I’ll not belabor the point, because we have a brunch and an egg hunt and all sorts of obligations for those attending neither (I know), but there’s nothing in the world more important than the fact that Christ Jesus was dead as a door-nail and then he was alive again, not in some metaphorical sense, but literally. If that weren’t an honest-to-God fact you all might as well be on the golf course this morning, and I might as well be teaching high school Latin (that used to be my favorite threat before most high school Latin classes went the way of all things, so help me think of a new one…). Jesus Christ, the same yesterday, today, and for ever lives. It doesn’t matter if you’re an “unruly woman” like Mary Magdalene or a rather boring middle-aged dude.

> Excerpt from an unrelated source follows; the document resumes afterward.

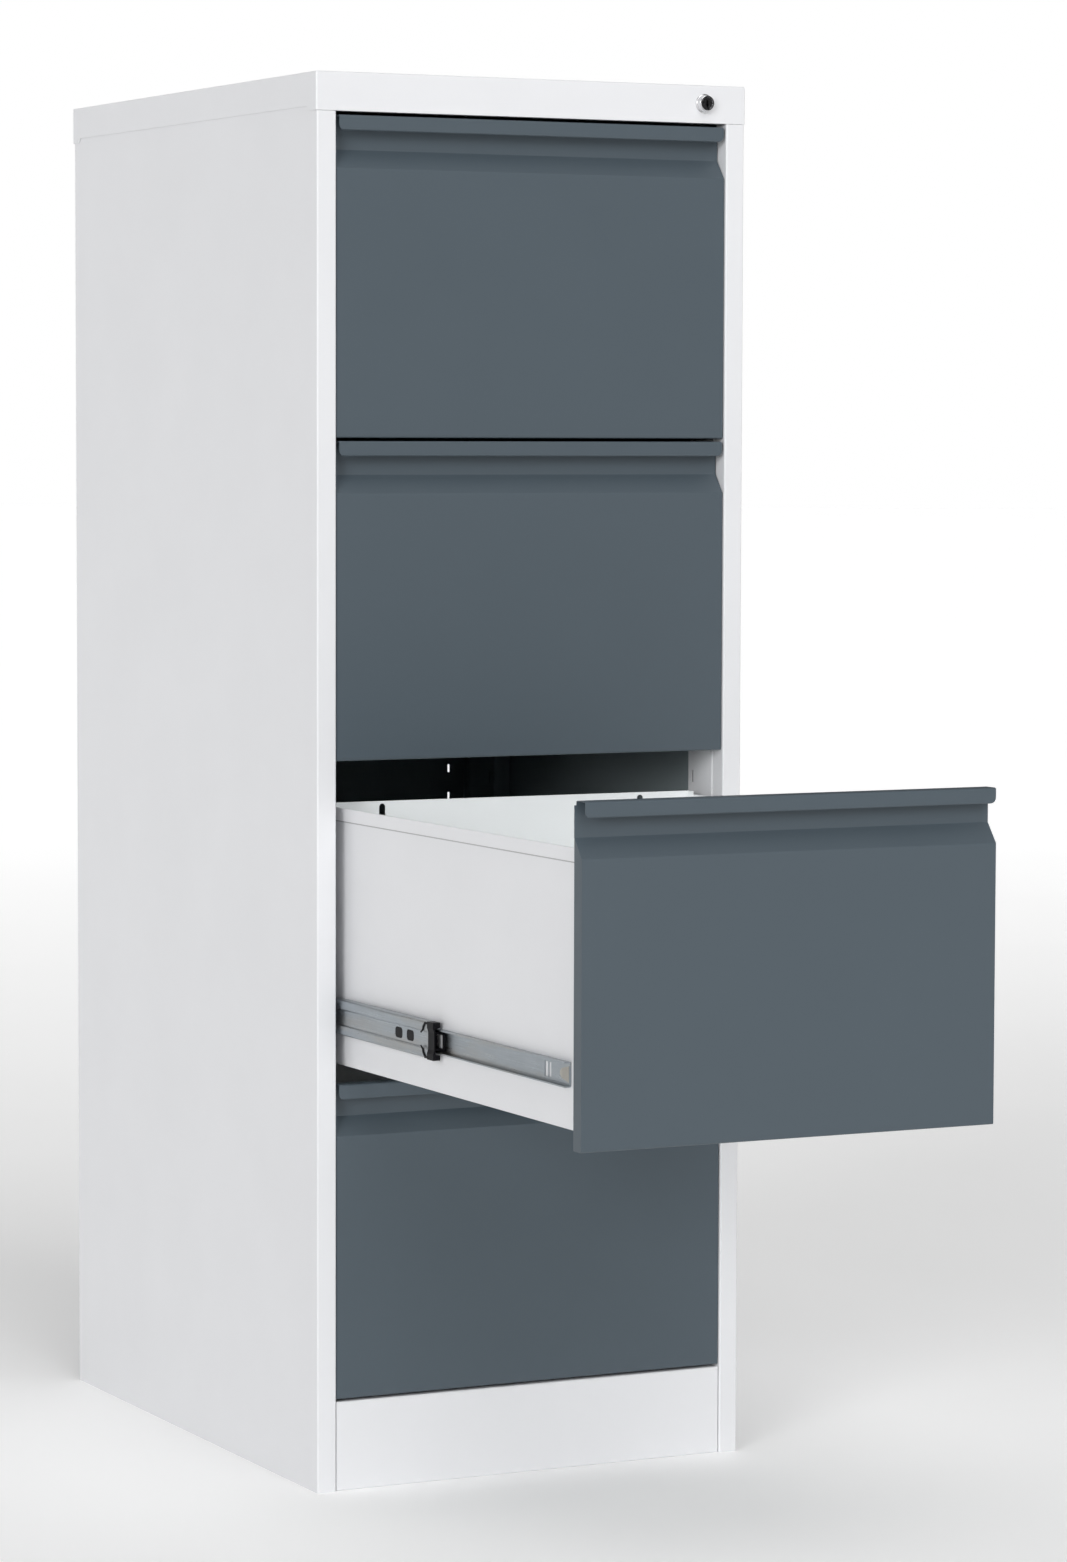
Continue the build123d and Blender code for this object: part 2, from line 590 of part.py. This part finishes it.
def lock_cam():
    """Cam on the plug's tail, with the pin that drives the lock bar."""
    pin_x = LOCK_X + CAM_THROW * math.cos(math.radians(45))
    pin_z = LOCK_Z + CAM_THROW * math.sin(math.radians(45))
    cam = rod_y(LOCK_X, LOCK_Z, CAM_R, at(CAM_D), at(CAM_D + CAM_T))
    cam += rod_y(pin_x, pin_z, 3.2, at(CAM_D), at(CAM_D + CAM_T))
    cam -= rod_y(LOCK_X, LOCK_Z, 3.03, at(CAM_D - 1), at(CAM_D + 5))
    return cam + rod_y(pin_x, pin_z, CAM_PIN_R, at(CAM_D + 1), at(ARM_D + ARM_T + 1.5))


def lock_bar():
    """Flat bar in the right front post, with a slotted drive arm on top and one lug for each drawer welded on."""
    pin_z = LOCK_Z + BAR_STROKE / 2
    strip = block((BAR_X, at(BAR_D), BAR_LOW_Z), (BAR_X + BAR_T, at(BAR_D + BAR_W), pin_z + ARM_H / 2))
    arm_left = LOCK_X + 2
    arm = block((arm_left, at(ARM_D), pin_z - ARM_H / 2), (BAR_X, at(ARM_D + ARM_T), pin_z + ARM_H / 2))
    slot_half_h = CAM_PIN_R + 0.4
    slot_right = LOCK_X + CAM_THROW + CAM_PIN_R + 1
    arm -= block(
        (arm_left + 1.4, at(ARM_D - 1), pin_z - slot_half_h),
        (slot_right, at(ARM_D + ARM_T + 1), pin_z + slot_half_h),
    )
    heights = [base_z(n) + LUG_Z for n in range(1, DRAWERS + 1)]
    lugs = [block((LUG_TIP_X, at(LUG_D), z), (BAR_X, at(LUG_D + LUG_W), z + LUG_H)) for z in heights]
    return Compound(children=[strip, arm] + lugs)


def bar_guides():
    """Straps inside the right front post that keep the lock bar upright."""
    guides = []
    inner = POST_FACE_X + POST_T + 0.1
    for z in [base_z(number) + 120 for number in range(1, DRAWERS + 1)]:
        strap = block((inner, at(BAR_D - 1.8), z), (BAR_X + BAR_T + 1.6, at(BAR_D + BAR_W + 1.8), z + 14))
        room = block((inner - 1, at(BAR_D - 0.3), z - 1), (BAR_X + BAR_T + 0.3, at(BAR_D + BAR_W + 0.3), z + 15))
        guides.append(strap - room)
    return Compound(children=guides)


# ---------------------------------------------------------------- output


def place(number, shape, share=1.0):
    """A drawer's piece at its height, and pulled out by its share of the travel if that drawer is open."""
    pull = TRAVEL * share if number == OPEN_DRAWER else 0.0
    return Pos(0, -pull, base_z(number)) * shape


def save_carcass():
    right_side = side_panel()
    save("right_side_panel", right_side)
    save("left_side_panel", mirror(right_side, Plane.YZ))
    save("back_panel", back_panel())
    save("top_cap", top_cap())
    save("plinth", plinth())
    save("floor_pan", floor_pan())
    front_post = slide_post(FRONT_POST_D, FRONT_SLOT_D)
    rear_post = slide_post(REAR_POST_D, REAR_SLOT_D)
    save("right_front_post", front_post - lug_windows())
    save("left_front_post", mirror(front_post, Plane.YZ))
    save("right_rear_post", rear_post)
    save("left_rear_post", mirror(rear_post, Plane.YZ))
    save("levelling_feet", levelling_feet())
    save("back_screws", back_screws())
    rail = outer_rail()
    rails = Compound(children=[Pos(0, 0, base_z(n) + SLIDE_Z) * rail for n in range(1, DRAWERS + 1)])
    save("right_cabinet_rails", rails)
    save("left_cabinet_rails", mirror(rails, Plane.YZ))


def save_drawers():
    slide = Pos(0, 0, SLIDE_Z)
    pieces = {
        "front": (drawer_front(), 1.0),
        "inner_front": (inner_front(), 1.0),
        "tray": (tray(), 1.0),
        "back": (tray_back(), 1.0),
        "latch_catch": (latch_catch(), 1.0),
        "inner_rails": (both_sides(slide * inner_rail()), 1.0),
        "middle_rails": (both_sides(slide * middle_rail()), 0.5),
        "bumpers": (both_sides(slide * bumper()), 0.5),
        "outer_ball_cages": (both_sides(slide * outer_cage()), 0.25),
        "inner_ball_cages": (both_sides(slide * inner_cage()), 0.75),
    }
    for number in range(1, DRAWERS + 1):
        for name, (shape, share) in pieces.items():
            save(f"drawer_{number}_{name}", place(number, shape, share))


def save_lock():
    save("lock_housing", lock_housing())
    save("lock_nut", lock_nut())
    save("lock_plug", lock_plug())
    save("lock_cam", lock_cam())
    save("lock_bar", lock_bar())
    save("lock_bar_guides", bar_guides())


os.makedirs("parts", exist_ok=True)
save_carcass()
save_drawers()
save_lock()
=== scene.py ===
"""Looks for the four-drawer filing cabinet: paint, plated steel, chrome and plastic on the CAD frame."""

import math

import bmesh
import bpy
from mathutils import Euler, Matrix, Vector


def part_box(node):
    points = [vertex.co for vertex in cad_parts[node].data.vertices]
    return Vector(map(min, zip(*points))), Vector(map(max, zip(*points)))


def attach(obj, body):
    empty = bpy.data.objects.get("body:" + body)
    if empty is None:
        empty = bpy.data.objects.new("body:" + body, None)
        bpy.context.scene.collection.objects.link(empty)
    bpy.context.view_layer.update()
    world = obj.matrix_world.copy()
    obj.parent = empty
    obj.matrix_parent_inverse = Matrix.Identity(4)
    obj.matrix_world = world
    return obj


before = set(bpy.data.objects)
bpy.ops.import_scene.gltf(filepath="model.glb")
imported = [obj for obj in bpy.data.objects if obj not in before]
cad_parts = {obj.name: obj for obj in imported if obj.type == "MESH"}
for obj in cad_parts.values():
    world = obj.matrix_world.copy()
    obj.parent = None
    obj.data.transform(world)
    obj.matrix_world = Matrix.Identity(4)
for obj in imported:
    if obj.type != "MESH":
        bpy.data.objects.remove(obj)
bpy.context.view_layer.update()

# Camera, in metres and degrees, at the viewing angle of a product shot from the cabinet's left
CAMERA_POS = (-2.0743, -4.4721, 0.9986)
CAMERA_YAW, CAMERA_PITCH, CAMERA_ROLL = 26.492, 4.087, 0.167
CAMERA_LENS, SENSOR = 112.82, 36.0

# Paint colours are linear numbers
WHITE_PAINT = (0.80, 0.806, 0.825)
FRONT_PAINT = (0.071, 0.0945, 0.114)
# Painted light: this lighter white inside the drawers and on the drawer backs stands in for light bouncing
# inside them; the colour after it is a painted shadow line under each tray's hem
TRAY_INSIDE_PAINTED_LIGHT = (0.93, 0.955, 0.96)
HEM_SHADE = (0.42, 0.42, 0.43)
# Painted shade: this darker grey on the cabinet's inner surfaces and rear posts stands in for the deep shade
# inside the cabinet
INSIDE_PAINTED_SHADE = (0.36, 0.42, 0.44)
ZINC = (0.345, 0.38, 0.41)
ZINC_WARM = (0.40, 0.38, 0.345)
CHROME = (0.72, 0.72, 0.73)
PLUG_METAL = (0.42, 0.42, 0.43)
# Painted highlight: lighter, warmer metal tone for the sheets on the slide stops, where the stops catch the
# light
STOP_HIGHLIGHT_TONE = (0.56, 0.55, 0.50)
BLACK_PLASTIC = (0.005, 0.005, 0.0065)

COAT_ROUGHNESS = 0.42

MM = 0.001
DRAWERS = 4
DRAWER_PITCH = 301.5 * MM
HALF_SHEET = 0.35 * MM
STILE_DEPTH, REAR_FLANGE_T = 21 * MM, 0.8 * MM
TRAY_HEM_H, TRAY_HEM_STEP, HEM_CREASE_H = 12 * MM, 1.6 * MM, 1.3 * MM

# Painted highlight: thin lighter sheets on the slide members' stops, where the stops catch the light: place
# across the cabinet, thickness, and the upper half of the outline
STOP_PAD_X, STOP_PAD_T = 194.1 * MM, 0.4 * MM
STOP_PAD_BEVEL = 0.3 * STOP_PAD_T
STOP_PAD_UPPER = ((0.5, 7.2), (13.6, 4.4), (17.2, 1.6))

# Studio: the floor's glow grows from near to far, and the sky's light grows with height
FLOOR_RADIUS = 60
GLOW_NEAR, GLOW_FAR = 1.0, 7.0
GLOW_LOW, GLOW_HIGH = 0.1, 0.36
SKY_LOW_Z, SKY_HIGH_Z, SKY_STRENGTH = -0.1, 0.9, 0.23

# Lamps: name, strength, softness, azimuth, elevation. Angles are in degrees
SUNS = (
    ("front_key", 0.98, 40, 0, 32),
    ("left_key", 1.44, 25, -50, 13),
    ("top", 0.62, 40, -15, 72),
    ("right_fill", 0.42, 60, 100, 20),
    ("back_fill", 0.42, 60, 190, 25),
)


# ---------------------------------------------------------------- node helpers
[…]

It doesn’t matter if you’re a pillar of the community or a nobody. It doesn’t matter if you’re black or white or something else, or rich or poor or something in between, or straight or gay or something in between, or conservative or liberal or something in between, or convinced or questioning or something in between. None of that really matters in the final analysis. The only thing that really matters is that Jesus Christ was dead and now he is alive. And he would come to us, as he came to the Magdalene, if only our love were so sincere. May God give us that love, over which even the gates of hell cannot prevail.

+In the name of the Father and of the Son and of the Holy Spirit. Amen.